What inspired you to start your blog, and who are your mentors? It was peer pressure. No, just kidding. A bunch of friends had them and I’d never heard of it before. It seemed like such a cool thing, and such a great way to keep in touch with people. I observed for a couple of months and then jumped in with both feet. I’ve loved it. I don't really have any "mentors" per say, just a lot of blogs that inspire me. I mention them from time to time so check back!

Are you trying to make money on-line, or are you just doing it for fun?I have flirted with pay-per-post and Smorty but really never got into them. What very few posts I ever did for them made my blog feel cheap and contrived. I now do my blogging strictly for fun. I’m in front of my computer too much as it is. If I made it a money making venture, my husband would probably file for divorce!

What 3 things do you love about being on-line? It’s like living in the city! There is always so much to do and see! You just can’t ever do or see even a fraction of it. And if you’re away for even one day, it changes – just like that! I’ve enjoyed making friends with new people and realizing that many people think just like I do. I love the connection. I also love that in some ways, like a good book, it’s a sort of escape from one’s world. Get on-line and you can literally lose yourself in a matter of seconds. It fulfills a need I have of sheer distraction at times.

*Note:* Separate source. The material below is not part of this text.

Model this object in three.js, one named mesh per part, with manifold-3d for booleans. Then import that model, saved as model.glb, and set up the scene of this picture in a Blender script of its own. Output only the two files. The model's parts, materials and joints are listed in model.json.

What 3 things do you struggle with on-line? I am a “heart-on-my-sleeve” sort of person and can be moody at times. It’s not as if I don’t want my blog to be honest, but I don’t believe that people necessarily need to be subjected to my hormone fluctuations. Sometimes it’s a challenge to keep it light and cheerful. I frequently find myself slipping into the “dark-side Amy” and wanting to post a disturbing post that would reveal my “after-midnight” personality. That’s when it all comes out…

I also struggle with the fine balance between divulging too much personal information to the blogosphere (and all the wierdos), and making it personal enough that people find it interesting.

Lastly, I have an internal struggle. Sometimes I really care big-time about how many daily visitors and page views I have. And then other days, I just don’t care if I have any visitors at all. I can’t seem to find the balance – like, do I care if people read it or don’t I? The truth is yes. But I really vacillate between putting a lot of energy into caring or not. I need to figure out how much I want to be invested in it, and then stay there. I think I’d get more out of it truthfully.

7 backward glances:

FriendinME said...
This comment has been removed by the author.
Gypsy at Heart said...

Oh well done Amy! What a nice surprise to visit today and find that you had actually done the meme. I'm glad I learned new things about you.
To me you are as honest as they seem to come - that means I think you've found that good balance where you say enough and people like me come back because we care. I love the Avatar by the way.

Milena

FriendinME said...

talk about obsessive... I deleted my previous comment because I didn't like the way it sounded! sheesh.

Anyhow, just wanted you to know that I liked this post. :)

I never framed my online time as "like living in a city" but I think that is a really good analogy.

lots to see
lots to do
lots of people to meet
good people
nice people
nasty people
bad people
even people who try to steal from you!

now, I gotta find me a decent restaurant. ;)

For the record, I think your blog is pretty well balanced... but you already know I think that. :)

josey said...

i would actually be interested in seeing the "after midnight" amy sometime. hehe! i think she's sneaked in here just a tad before. i know you are a good person, and i appreciate the fact that you keep your blog upbeat, helpful and fun! however, i would never be turned off if you just needed to vent sometime. not that i'm trying to convince you to change what you want your blog to convey!! (seriously. lol.) you keep it how YOU want it...obviously we all enjoy visiting =)

anyhoo! i have the same struggles as you. some days i feel really cynical and dont want to write about anything personal. but then i think, why would anyone want to read the mundane? and then again...i read a lot of blogs where people are just blabbling on and i like it! LOL!!! some days i just dont know WHY i even blog and wonder if i have spent too much energy into something that makes no difference. :)

Rachel said...

It was fun to hear the truth about why you blog. It was so honest and so Amy. I'm guilty of the let down when no one leaves a comment. I wonder if it's because my life is boring, and my posts are not as entertaining as others in the blog world.
But in reality, I do the blog for me mostly. It lets me vent, reflect and stay in touch with true friends.
Thanks for being the real you online and in person. I miss the in person part, so the online Amy is a great second best.

Mrs Furious said...

I can definitely relate to the "dark side" you know I got a bit of that going on myself ;)

and the stats... I went through a rough obsessive patch with them for awhile. I had to make not checking them a resolution... and I am MUCH happier and much more focused on writing for myself.

Amy said...

sorry i didn't respond personally to all your comments. I really try to do that but I lost all motivation this week because I was watching some really good movies. Movies don't normally trump friendships but I was just sort of burned out! Rest assured i appreciate all of your thoughts regarding my blog. I love all the varying opinions!